++++ Input for this task ++++

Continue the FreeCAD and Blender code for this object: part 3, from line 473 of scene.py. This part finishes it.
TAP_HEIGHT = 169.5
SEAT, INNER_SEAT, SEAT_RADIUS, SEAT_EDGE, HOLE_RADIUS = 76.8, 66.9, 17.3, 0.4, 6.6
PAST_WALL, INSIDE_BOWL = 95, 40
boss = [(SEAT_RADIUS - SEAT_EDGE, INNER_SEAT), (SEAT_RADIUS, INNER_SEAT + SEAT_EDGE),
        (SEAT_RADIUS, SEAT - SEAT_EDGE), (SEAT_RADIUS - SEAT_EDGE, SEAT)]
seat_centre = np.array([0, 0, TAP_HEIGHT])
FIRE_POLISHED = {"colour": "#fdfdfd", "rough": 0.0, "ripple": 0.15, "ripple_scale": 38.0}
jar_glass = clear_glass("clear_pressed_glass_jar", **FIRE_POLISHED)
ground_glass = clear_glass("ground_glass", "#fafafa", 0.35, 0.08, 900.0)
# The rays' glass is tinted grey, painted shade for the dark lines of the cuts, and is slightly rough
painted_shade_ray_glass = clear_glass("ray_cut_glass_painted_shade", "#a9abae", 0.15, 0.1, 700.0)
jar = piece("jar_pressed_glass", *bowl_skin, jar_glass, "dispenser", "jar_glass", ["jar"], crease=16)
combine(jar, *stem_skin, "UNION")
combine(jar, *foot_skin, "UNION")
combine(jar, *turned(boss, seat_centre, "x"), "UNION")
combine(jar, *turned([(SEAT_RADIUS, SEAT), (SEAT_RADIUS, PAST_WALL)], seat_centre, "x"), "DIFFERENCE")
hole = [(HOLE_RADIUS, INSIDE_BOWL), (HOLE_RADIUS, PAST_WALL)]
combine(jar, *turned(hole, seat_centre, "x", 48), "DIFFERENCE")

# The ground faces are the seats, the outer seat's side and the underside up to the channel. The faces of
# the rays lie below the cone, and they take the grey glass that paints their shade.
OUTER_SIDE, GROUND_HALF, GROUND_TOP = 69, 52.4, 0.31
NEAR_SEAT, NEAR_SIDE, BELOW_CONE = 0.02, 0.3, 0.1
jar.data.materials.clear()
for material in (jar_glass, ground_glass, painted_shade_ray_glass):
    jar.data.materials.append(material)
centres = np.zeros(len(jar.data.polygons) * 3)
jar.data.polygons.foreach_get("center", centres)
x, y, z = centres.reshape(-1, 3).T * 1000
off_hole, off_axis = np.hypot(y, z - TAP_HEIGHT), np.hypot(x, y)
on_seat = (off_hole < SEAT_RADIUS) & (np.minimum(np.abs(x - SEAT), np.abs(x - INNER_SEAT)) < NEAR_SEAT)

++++
++++ Input for this task ++++

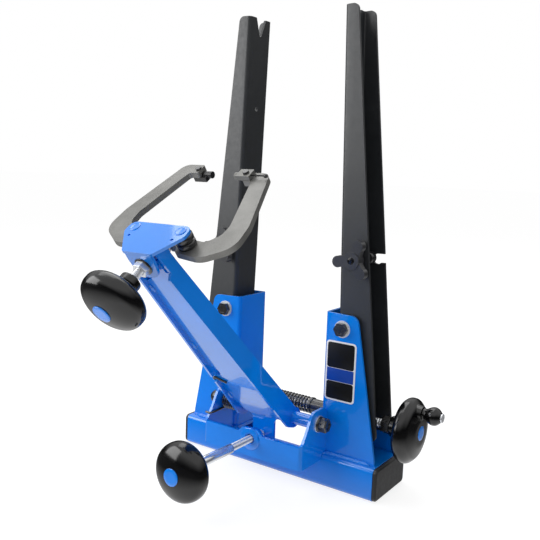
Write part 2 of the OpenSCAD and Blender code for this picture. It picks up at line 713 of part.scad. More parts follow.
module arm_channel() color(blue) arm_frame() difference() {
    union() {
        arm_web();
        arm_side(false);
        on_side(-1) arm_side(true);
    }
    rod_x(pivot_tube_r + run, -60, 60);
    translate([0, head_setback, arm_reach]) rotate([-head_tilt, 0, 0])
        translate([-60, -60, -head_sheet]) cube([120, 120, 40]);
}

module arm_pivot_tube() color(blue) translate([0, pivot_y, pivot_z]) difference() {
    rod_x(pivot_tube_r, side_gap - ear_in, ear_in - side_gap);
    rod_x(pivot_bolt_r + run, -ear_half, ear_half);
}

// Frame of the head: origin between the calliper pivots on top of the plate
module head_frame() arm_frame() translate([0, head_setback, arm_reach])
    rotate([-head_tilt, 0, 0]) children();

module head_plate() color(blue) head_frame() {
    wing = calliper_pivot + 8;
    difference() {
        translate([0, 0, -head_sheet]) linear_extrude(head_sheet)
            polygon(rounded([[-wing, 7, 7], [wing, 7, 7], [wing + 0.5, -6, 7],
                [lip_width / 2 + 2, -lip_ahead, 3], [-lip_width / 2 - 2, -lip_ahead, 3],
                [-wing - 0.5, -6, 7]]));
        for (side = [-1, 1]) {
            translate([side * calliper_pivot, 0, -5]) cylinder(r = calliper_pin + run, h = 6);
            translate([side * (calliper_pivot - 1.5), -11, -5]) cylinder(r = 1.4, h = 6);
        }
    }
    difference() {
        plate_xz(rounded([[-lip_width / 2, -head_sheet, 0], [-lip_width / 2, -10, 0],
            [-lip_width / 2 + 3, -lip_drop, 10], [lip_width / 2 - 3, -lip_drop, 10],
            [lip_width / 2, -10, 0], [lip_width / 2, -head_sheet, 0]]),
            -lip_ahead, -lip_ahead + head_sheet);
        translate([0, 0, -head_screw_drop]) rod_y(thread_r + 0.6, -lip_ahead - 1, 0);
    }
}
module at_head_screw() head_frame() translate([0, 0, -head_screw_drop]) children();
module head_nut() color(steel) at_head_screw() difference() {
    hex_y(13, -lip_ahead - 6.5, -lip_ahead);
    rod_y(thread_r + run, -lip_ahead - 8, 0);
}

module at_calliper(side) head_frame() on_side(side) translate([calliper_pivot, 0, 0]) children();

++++
++++ Input for this task ++++

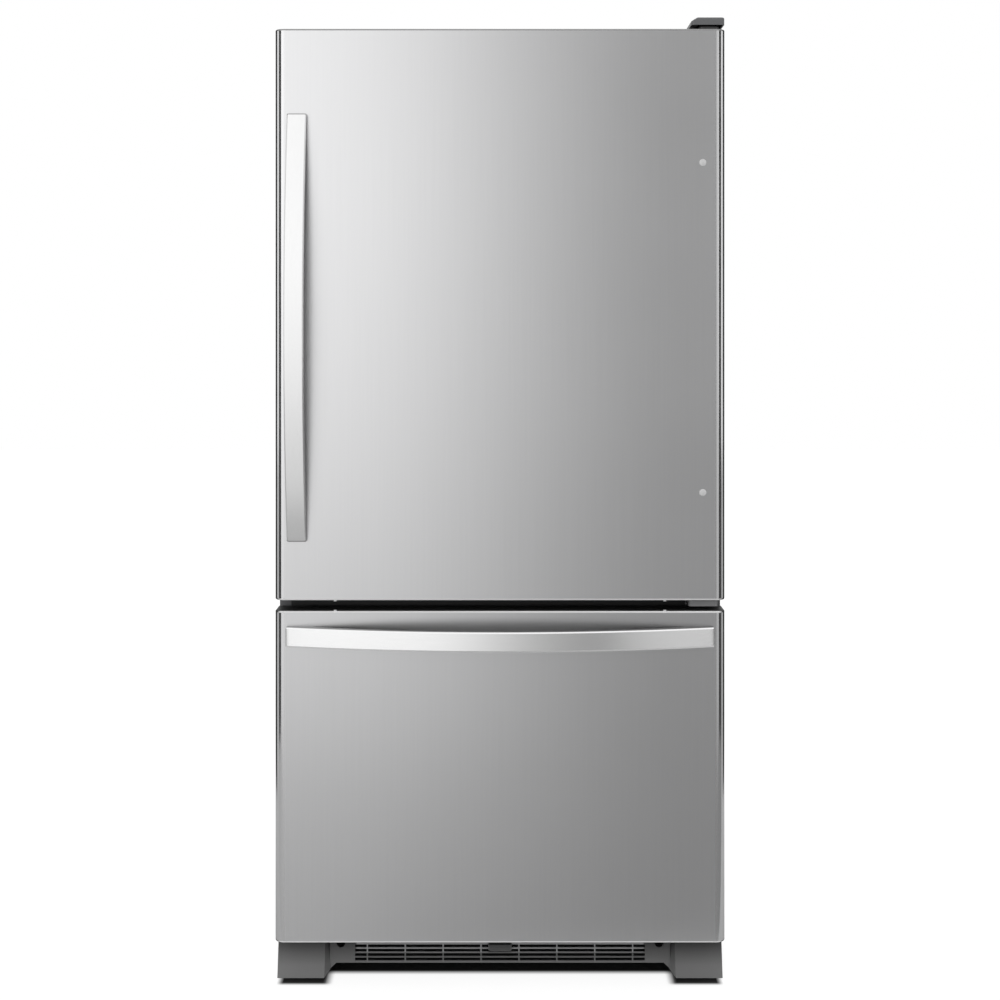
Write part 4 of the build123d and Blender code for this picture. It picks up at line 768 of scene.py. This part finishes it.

++++

__Problem to work on__: Search the data for "Write". Copy every line that has it.

__Reply to the exercise__:
Write part 2 of the OpenSCAD and Blender code for this picture. It picks up at line 713 of part.scad. More parts follow.
Write part 4 of the build123d and Blender code for this picture. It picks up at line 768 of scene.py. This part finishes it.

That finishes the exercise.